The Last Old-School American Muscle Car (Sorta): The 2022 Cadillac CT4-V Blackwing
These are the waning days of the internal combustion engine---and especially the outrageously powerful internal combustion engine. As manufacturers announce left and right that they're transitioning to electrification, Cadillac, which is doing the same, has also decided to throw one big party on the way out the door.
For the past two decades, Cadillac has been trying, with its smaller sedans, to be taken seriously as a maker of performance cars that can hold their own against---and hopefully beat---BMW's M cars. Truth be told, it's only now that they seem to have found the magic formula. It's called Blackwing.
The heart of Blackwing (available also in the larger CT5) is a hand-built engine. A 3.6-liter twin-turbo making 472 horsepower and 445 lb-ft of torque (the CT5, which I haven't driven yet, has a 6.2-liter supercharged V8 making 668 horsepower and 498 lb-ft of torque). A six-speed manual transmission, monster Brembo brakes, adaptive dampers and an electronic limited-slip differential are part of the package, as are summer-only tires, magnetic ride control, some aerodynamic ground effects and a trunk lid spoiler.
Zero to 60 runs are four seconds flat and the EPA fuel economy averages are 15 miles per gallon city, 23 highway. All of the above, on paper, makes for a pretty good match with the BMW M3. The surprise here is that, in a lot of ways, the Cadillac is better to drive. There's more feedback through the wheel and through the seat of your pants in the CT4-V Blackwing. And that builds driver confidence---inputs are more precise on the driver's end as a result. It is, pure and simple, more intuitive and more fun to drive on a winding road.
Interior materials and fit and finish are the best yet from Cadillac---but there's still trace elements of GM parts bin in some of the switchgear and harder plastics that would likely be off-putting to someone fresh out of the M3's cockpit.
The base price of the 2022 Cadillac CT4-V Blackwing is $58,995---about ten grand less than the BMW. In addition to the performance bits discussed above, that brings as standard equipment navigation, an AKG premium 14-speaker audio system, dual-zone automatic climate control, 18-way adjustable driver and front passenger seats (heated), a full suite of active safety features and wireless phone charging.
Our tester had extra-cost options, as well. The Sky Cool Gray with Jet Black accent leather-surfaced seats were $4,900. That also included sueded microfiber-wrapped trim and a high-performance steering wheel. The Carbon Fiber 1 package is $4,350. Performance data and video recorder was $1,800, the Infrared Tintcoat exterior paint was $1,225, the sunroof $1,050, a Technology Package (air ionizer and head-up display) was $725, the Climate Package (adding ventilation and massage to the front seats) was $600, red brake calipers were $595 and Torch Red seatbelts were $400. With $995 destination charge, the as-tested price of the 2022 Cadillac CT4-V Blackwing is $75,435.

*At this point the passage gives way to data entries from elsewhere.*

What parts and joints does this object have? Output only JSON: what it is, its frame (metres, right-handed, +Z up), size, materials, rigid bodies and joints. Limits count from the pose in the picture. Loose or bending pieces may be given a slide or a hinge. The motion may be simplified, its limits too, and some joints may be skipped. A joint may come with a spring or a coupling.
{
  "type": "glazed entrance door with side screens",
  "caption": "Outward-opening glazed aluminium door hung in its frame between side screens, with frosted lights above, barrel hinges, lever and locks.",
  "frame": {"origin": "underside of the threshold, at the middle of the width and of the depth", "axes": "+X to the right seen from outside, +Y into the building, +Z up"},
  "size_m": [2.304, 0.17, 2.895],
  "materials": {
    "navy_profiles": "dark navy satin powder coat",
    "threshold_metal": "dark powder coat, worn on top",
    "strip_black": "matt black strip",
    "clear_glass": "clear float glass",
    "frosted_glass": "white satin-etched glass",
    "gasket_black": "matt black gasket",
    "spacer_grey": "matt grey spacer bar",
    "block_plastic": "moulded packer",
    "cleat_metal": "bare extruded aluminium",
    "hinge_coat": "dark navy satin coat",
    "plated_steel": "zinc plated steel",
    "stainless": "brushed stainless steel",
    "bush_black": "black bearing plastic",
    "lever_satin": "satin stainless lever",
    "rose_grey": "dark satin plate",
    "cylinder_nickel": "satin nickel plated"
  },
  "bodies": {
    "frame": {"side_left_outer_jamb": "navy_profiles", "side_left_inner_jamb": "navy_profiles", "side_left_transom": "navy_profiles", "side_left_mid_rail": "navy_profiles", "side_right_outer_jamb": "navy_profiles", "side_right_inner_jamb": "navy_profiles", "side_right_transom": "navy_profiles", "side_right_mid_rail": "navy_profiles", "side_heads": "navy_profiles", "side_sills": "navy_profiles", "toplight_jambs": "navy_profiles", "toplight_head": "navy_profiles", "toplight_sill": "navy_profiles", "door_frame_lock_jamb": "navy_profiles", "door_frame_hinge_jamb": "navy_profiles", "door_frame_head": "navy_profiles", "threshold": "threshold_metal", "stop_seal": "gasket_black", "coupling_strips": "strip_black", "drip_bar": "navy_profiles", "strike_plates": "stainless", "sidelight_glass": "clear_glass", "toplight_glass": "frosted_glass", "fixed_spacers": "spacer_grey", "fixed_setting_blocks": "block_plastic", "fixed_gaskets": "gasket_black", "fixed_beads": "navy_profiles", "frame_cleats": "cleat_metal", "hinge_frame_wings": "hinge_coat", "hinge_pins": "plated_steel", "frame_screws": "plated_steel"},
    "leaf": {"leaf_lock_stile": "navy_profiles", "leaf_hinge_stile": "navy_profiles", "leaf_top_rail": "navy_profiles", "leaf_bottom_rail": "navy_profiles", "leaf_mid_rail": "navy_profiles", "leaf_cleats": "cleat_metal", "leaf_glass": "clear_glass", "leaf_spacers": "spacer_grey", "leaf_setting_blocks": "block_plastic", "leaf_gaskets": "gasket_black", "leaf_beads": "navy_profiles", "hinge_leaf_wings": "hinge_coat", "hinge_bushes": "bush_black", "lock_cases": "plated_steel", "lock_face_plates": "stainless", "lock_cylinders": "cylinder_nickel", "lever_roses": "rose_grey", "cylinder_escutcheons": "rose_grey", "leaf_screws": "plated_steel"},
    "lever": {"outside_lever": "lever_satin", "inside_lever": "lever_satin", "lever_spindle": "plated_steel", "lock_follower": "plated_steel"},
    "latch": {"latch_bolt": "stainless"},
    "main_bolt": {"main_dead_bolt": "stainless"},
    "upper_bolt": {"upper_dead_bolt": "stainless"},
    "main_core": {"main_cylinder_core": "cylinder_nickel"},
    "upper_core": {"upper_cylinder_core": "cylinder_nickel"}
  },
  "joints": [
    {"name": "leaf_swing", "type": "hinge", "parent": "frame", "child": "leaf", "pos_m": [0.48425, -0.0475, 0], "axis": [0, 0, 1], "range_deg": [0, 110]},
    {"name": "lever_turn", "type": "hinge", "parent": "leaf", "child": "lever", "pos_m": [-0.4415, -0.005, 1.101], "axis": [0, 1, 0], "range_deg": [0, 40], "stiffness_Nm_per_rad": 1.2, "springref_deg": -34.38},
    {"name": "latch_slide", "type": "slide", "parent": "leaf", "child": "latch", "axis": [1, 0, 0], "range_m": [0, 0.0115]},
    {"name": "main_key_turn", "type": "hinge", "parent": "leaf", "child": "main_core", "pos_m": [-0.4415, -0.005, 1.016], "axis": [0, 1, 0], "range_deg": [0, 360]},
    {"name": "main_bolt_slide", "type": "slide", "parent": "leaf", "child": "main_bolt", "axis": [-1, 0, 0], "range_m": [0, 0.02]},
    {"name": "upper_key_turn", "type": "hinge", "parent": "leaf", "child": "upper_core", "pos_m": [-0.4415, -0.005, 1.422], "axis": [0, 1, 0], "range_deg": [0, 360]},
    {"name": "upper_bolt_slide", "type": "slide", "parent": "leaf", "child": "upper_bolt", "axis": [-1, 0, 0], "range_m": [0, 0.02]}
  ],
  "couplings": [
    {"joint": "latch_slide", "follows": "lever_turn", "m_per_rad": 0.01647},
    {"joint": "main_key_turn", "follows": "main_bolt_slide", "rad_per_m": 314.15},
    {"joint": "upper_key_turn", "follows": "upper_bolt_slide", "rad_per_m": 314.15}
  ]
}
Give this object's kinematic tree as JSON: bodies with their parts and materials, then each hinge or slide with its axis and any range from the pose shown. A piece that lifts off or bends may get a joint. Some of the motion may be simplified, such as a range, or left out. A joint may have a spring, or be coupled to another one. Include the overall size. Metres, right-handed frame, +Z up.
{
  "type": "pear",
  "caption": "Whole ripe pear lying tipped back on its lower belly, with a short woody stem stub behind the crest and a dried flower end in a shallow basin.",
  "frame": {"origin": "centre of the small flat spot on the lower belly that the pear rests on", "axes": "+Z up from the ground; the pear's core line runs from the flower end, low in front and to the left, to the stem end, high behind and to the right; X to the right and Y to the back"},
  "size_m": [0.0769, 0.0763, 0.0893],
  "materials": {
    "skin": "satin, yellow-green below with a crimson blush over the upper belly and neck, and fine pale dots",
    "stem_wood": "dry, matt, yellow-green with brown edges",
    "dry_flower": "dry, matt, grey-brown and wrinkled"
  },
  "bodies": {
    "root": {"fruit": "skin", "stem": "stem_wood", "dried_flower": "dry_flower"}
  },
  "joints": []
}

That's a loaded CT4-V Blackwing for about three grand more than the starting price of a BMW M3 (and 15 grand below the as-tested price of the 2021 M3 I reviewed last November).
Roughly equal performance, a more involving driver experience and fifteen grand in the bank is a compelling combination. Who knows whether Cadillac will make an electric equivalent to the Blackwing? If they do, fantastic. But if this is a last hurrah before moving on, it's one hell of a great one.